Among the worries is Pennsylvania Gov. Tom Wolf’s proposal to institute a tax on electricity generators that use fossil fuels through the Regional Greenhouse Gas Initiative (RGGI). This taxation scheme is intended to replace fuels like coal and natural gas with more expensive wind and solar energy.
In comments to regulators, Monroe Energy noted its extensive use of electricity and cited data showing that the cost of power was 38 percent less outside existing RGGI states. The company has spent hundreds of millions on environmentally beneficial investments with plans for more. “However, Monroe added, “we fear that enacting a program like RGGI will increase costs to such an extent that we may be unable to move forward with some of these projects.”
RGGI also would put at risk tens of thousands of jobs in Pennsylvania’s electric-power and manufacturing industries by inducing operations to move away.
Pennsylvania will join RGGI via executive authority next year unless the legislature intervenes. Eventually, Pennsylvanian’s participation could be decided by the state attorney general or the courts.
An even more immediate issue for Monroe is the federal government’s 16-year-old Renewable Fuel Standard (RFS), which requires refiners to add ethanol to transportation fuels or buy credits. The RFS has expanded since its inception creating a burden that threatens to put Monroe out of business if not addressed.
Ethanol is added to fuel as it is distributed to end users — or shortly before — to protect the equipment of refiners and transporters from the additive’s corrosive effect. Because Monroe does not sell to end users, it has virtually no ability to add ethanol and has to buy credits, whose price has risen from a few cents to nearly two dollars.
“The difference between credit prices of 2 cents and 2 dollars for us is hundreds of millions of dollars in compliance-obligation costs,” says Mr. McGlaughlin. Since buying Trainer in 2012, Monroe has spent more than $800 million on RFS compliance — multiples more than the refinery’s purchase price.
Both RGGI and RFS have drawn widespread criticism from labor and industry groups and from politicians of both major parties. Ironically, while the Pennsylvania and New Jersey governors are supportive of RGGI, both have written the U.S. Environmental Protection Agency to address the issue of the RFS credits.
More than 50 organizations representing millions of people have written in support of RFS reform. Even the National Wildlife Federation opposes the RFS because increased ethanol use has led to croplands infringing on natural habitat.
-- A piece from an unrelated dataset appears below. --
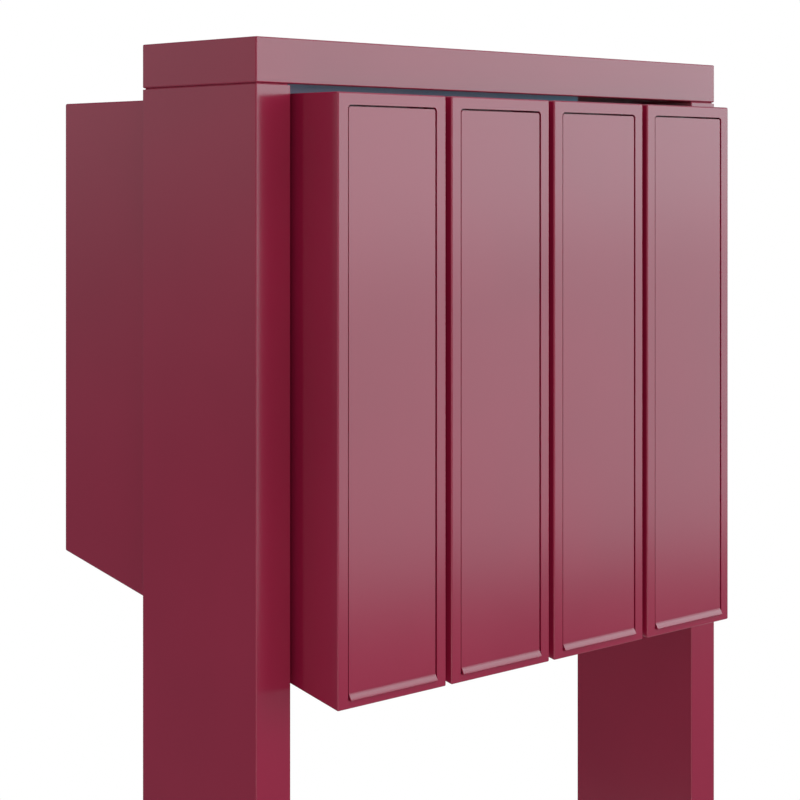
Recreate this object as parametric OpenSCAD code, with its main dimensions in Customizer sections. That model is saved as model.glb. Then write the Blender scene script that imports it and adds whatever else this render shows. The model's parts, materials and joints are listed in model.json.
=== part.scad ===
// Free-standing cluster mailbox unit: four tall, narrow letterboxes side by side
// in a portal frame of two posts and a top beam.
// Mail goes in behind the top-hinged front flaps and comes out at the rear doors.
// The front faces -Y. The origin is midway between the posts, on the ground.

/* [Frame] */
// Height of the whole unit above the ground
total_h = 1400; // [1100:10:1700]
// Width of each post, across the unit
post_w = 30; // [25:1:50]
// Depth of each post and of the top beam, front to back
post_d = 120; // [100:5:160]
// Wall of the posts and of the top beam
tube_wall = 2; // [1.5:0.5:3]
// Outer corner radius of the posts and of the top beam
tube_corner_r = 1; // [0.5:0.5:2]
// Height of the top beam
beam_h = 30; // [24:1:50]
// Seam between the top of a post and the beam, filled by a gasket
beam_seam = 1; // [0.5:0.5:2]
// Air gap between the letterboxes and the top beam
beam_gap = 6; // [4:1:12]
// How far the beam's spigots reach down into the posts
spigot_reach = 50; // [40:5:80]

/* [Base plates] */
// Width of a base plate, across the unit
base_w = 100; // [90:5:140]
// Depth of a base plate, front to back
base_d = 200; // [160:10:260]
// Thickness of a base plate
base_t = 8; // [6:1:12]
// Distance of the anchor holes from the post's middle, across the unit
anchor_dx = 34; // [32:1:40]
// Distance of the anchor holes from the post's middle, front to back
anchor_dy = 80; // [72:1:84]
// Radius of an anchor hole
anchor_r = 5.5; // [4:0.5:7]

/* [Letterboxes] */
// Width of one letterbox
box_w = 100; // [90:1:130]
// Height of a letterbox at its front
box_h = 400; // [340:5:480]
// Depth of a letterbox
box_d = 300; // [270:5:360]
// How far the sloping floor rises from front to back
floor_rise = 67; // [40:1:90]
// Gap between neighbouring letterboxes, and between them and the posts
box_gap = 5; // [3:0.5:10]
// How far the letterboxes stand in front of the posts
box_overhang = 40; // [20:1:60]
// Thickness of the letterbox sheet
sheet = 1.5; // [1:0.25:2]
// Outer bend radius of the letterbox sheet
bend_r = 1.25; // [1:0.25:3]
// Width of the front border beside the flap
front_border = 9; // [8:0.5:14]
// Height of the front border above the flap
top_border = 8.2; // [8:0.1:14]
// Height of the front border under the flap
sill_h = 5; // [3:0.5:6]

/* [Front flap] */
// Gap around the flap and around the rear door
panel_gap = 1.2; // [1:0.1:2]
// How far the flap and the rear door lie behind the faces around them
panel_recess = 0.5; // [0:0.1:1]
// Height of the fold where the finger lip starts
lip_z = 10.3; // [10:0.1:14]
// Length of the finger lip, along its slope
lip_len = 5; // [3:0.5:7]
// Outward slope of the finger lip, from the vertical
lip_angle = 30; // [25:1:45]
// Depth of the flap's side flanges
flap_flange = 8; // [7:0.5:10]
// Distance of the side flanges from the flap's edges
flange_inset = 2.3; // [2:0.1:4]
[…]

Trade organizations of the dairy industry and bakeries have objected to RFS’s pressures on corn prices and supplies.
Adam Guttuso, a Monroe spokesman, says, “Our hope is that the administration sees the merit of reforming the RFS structure because it is not working as Congress intended. The reality is that even if the program didn’t exist, the industry would still be using ethanol because the additive has become the most cost-effective way to increase octane.”
The negative consequences of both RFS and RGGI — including job losses and diminished fuel security — seem obvious to nearly everybody. Yet the employees at Trainer are still waiting for relief from Washington while also hoping to avoid the economic wreckage proposed by the governor and the absurdity of bureaucrats trying to improve the climate.
“We hope people will side with us and allow us to keep doing our jobs,” says Ron Pierce.